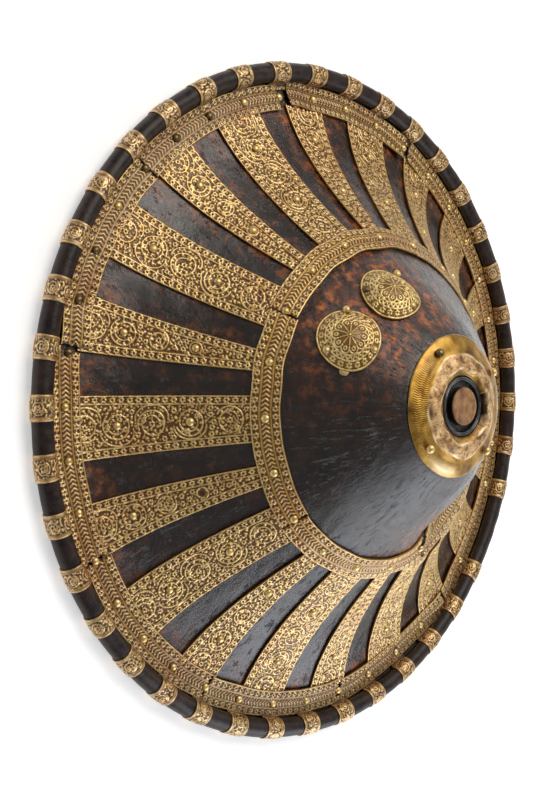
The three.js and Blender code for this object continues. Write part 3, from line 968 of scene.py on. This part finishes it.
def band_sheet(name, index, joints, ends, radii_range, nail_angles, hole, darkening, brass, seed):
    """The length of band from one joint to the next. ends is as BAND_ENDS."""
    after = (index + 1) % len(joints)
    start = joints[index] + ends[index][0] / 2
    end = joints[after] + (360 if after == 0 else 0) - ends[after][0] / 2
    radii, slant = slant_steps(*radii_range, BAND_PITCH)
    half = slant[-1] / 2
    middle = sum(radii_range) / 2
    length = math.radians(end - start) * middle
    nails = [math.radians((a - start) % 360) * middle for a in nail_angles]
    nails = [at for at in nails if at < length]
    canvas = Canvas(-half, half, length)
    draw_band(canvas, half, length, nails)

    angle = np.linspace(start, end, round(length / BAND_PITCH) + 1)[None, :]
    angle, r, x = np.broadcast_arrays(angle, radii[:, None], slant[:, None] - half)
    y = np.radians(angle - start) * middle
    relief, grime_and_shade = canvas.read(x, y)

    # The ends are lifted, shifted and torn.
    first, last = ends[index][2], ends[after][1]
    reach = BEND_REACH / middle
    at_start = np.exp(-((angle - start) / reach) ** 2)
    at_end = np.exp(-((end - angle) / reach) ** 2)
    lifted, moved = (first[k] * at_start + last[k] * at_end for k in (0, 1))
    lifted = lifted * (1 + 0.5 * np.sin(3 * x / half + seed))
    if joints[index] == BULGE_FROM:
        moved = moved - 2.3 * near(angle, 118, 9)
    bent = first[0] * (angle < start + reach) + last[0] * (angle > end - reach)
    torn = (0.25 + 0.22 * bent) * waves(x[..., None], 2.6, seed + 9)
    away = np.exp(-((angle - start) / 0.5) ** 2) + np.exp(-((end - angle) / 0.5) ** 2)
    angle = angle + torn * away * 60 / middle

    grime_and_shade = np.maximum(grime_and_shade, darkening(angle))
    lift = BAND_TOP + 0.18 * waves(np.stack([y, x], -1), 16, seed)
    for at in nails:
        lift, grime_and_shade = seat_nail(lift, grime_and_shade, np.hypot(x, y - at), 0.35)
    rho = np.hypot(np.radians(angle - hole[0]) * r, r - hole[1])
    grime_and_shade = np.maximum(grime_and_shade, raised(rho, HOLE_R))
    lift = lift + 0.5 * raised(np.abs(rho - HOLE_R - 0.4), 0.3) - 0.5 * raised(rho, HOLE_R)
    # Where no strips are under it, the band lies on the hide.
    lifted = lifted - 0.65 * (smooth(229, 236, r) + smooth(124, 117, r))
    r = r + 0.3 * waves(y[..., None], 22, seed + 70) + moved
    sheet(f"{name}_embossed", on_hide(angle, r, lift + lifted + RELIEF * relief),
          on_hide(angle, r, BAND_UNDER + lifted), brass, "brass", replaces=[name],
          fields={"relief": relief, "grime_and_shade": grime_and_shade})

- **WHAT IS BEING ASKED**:
Restate the whole listing exactly.

- **TASK ANSWER**:
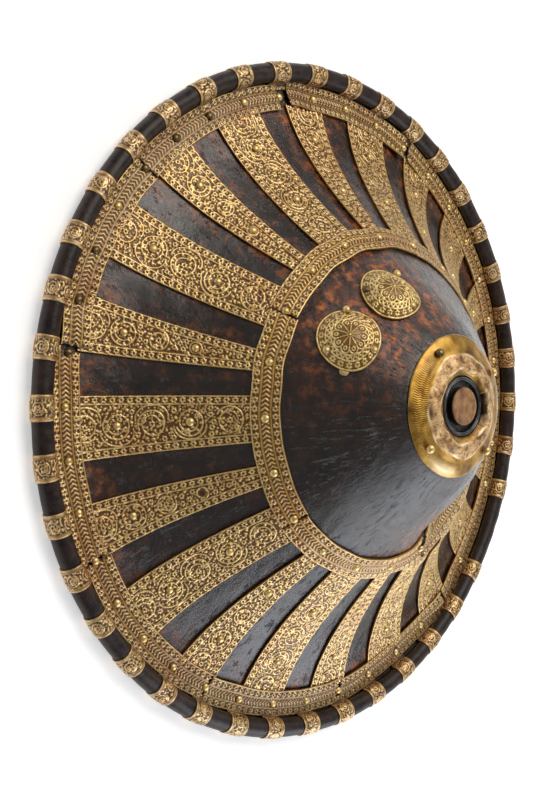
The three.js and Blender code for this object continues. Write part 3, from line 968 of scene.py on. This part finishes it.
def band_sheet(name, index, joints, ends, radii_range, nail_angles, hole, darkening, brass, seed):
    """The length of band from one joint to the next. ends is as BAND_ENDS."""
    after = (index + 1) % len(joints)
    start = joints[index] + ends[index][0] / 2
    end = joints[after] + (360 if after == 0 else 0) - ends[after][0] / 2
    radii, slant = slant_steps(*radii_range, BAND_PITCH)
    half = slant[-1] / 2
    middle = sum(radii_range) / 2
    length = math.radians(end - start) * middle
    nails = [math.radians((a - start) % 360) * middle for a in nail_angles]
    nails = [at for at in nails if at < length]
    canvas = Canvas(-half, half, length)
    draw_band(canvas, half, length, nails)

    angle = np.linspace(start, end, round(length / BAND_PITCH) + 1)[None, :]
    angle, r, x = np.broadcast_arrays(angle, radii[:, None], slant[:, None] - half)
    y = np.radians(angle - start) * middle
    relief, grime_and_shade = canvas.read(x, y)

    # The ends are lifted, shifted and torn.
    first, last = ends[index][2], ends[after][1]
    reach = BEND_REACH / middle
    at_start = np.exp(-((angle - start) / reach) ** 2)
    at_end = np.exp(-((end - angle) / reach) ** 2)
    lifted, moved = (first[k] * at_start + last[k] * at_end for k in (0, 1))
    lifted = lifted * (1 + 0.5 * np.sin(3 * x / half + seed))
    if joints[index] == BULGE_FROM:
        moved = moved - 2.3 * near(angle, 118, 9)
    bent = first[0] * (angle < start + reach) + last[0] * (angle > end - reach)
    torn = (0.25 + 0.22 * bent) * waves(x[..., None], 2.6, seed + 9)
    away = np.exp(-((angle - start) / 0.5) ** 2) + np.exp(-((end - angle) / 0.5) ** 2)
    angle = angle + torn * away * 60 / middle

    grime_and_shade = np.maximum(grime_and_shade, darkening(angle))
    lift = BAND_TOP + 0.18 * waves(np.stack([y, x], -1), 16, seed)
    for at in nails:
        lift, grime_and_shade = seat_nail(lift, grime_and_shade, np.hypot(x, y - at), 0.35)
    rho = np.hypot(np.radians(angle - hole[0]) * r, r - hole[1])
    grime_and_shade = np.maximum(grime_and_shade, raised(rho, HOLE_R))
    lift = lift + 0.5 * raised(np.abs(rho - HOLE_R - 0.4), 0.3) - 0.5 * raised(rho, HOLE_R)
    # Where no strips are under it, the band lies on the hide.
    lifted = lifted - 0.65 * (smooth(229, 236, r) + smooth(124, 117, r))
    r = r + 0.3 * waves(y[..., None], 22, seed + 70) + moved
    sheet(f"{name}_embossed", on_hide(angle, r, lift + lifted + RELIEF * relief),
          on_hide(angle, r, BAND_UNDER + lifted), brass, "brass", replaces=[name],
          fields={"relief": relief, "grime_and_shade": grime_and_shade})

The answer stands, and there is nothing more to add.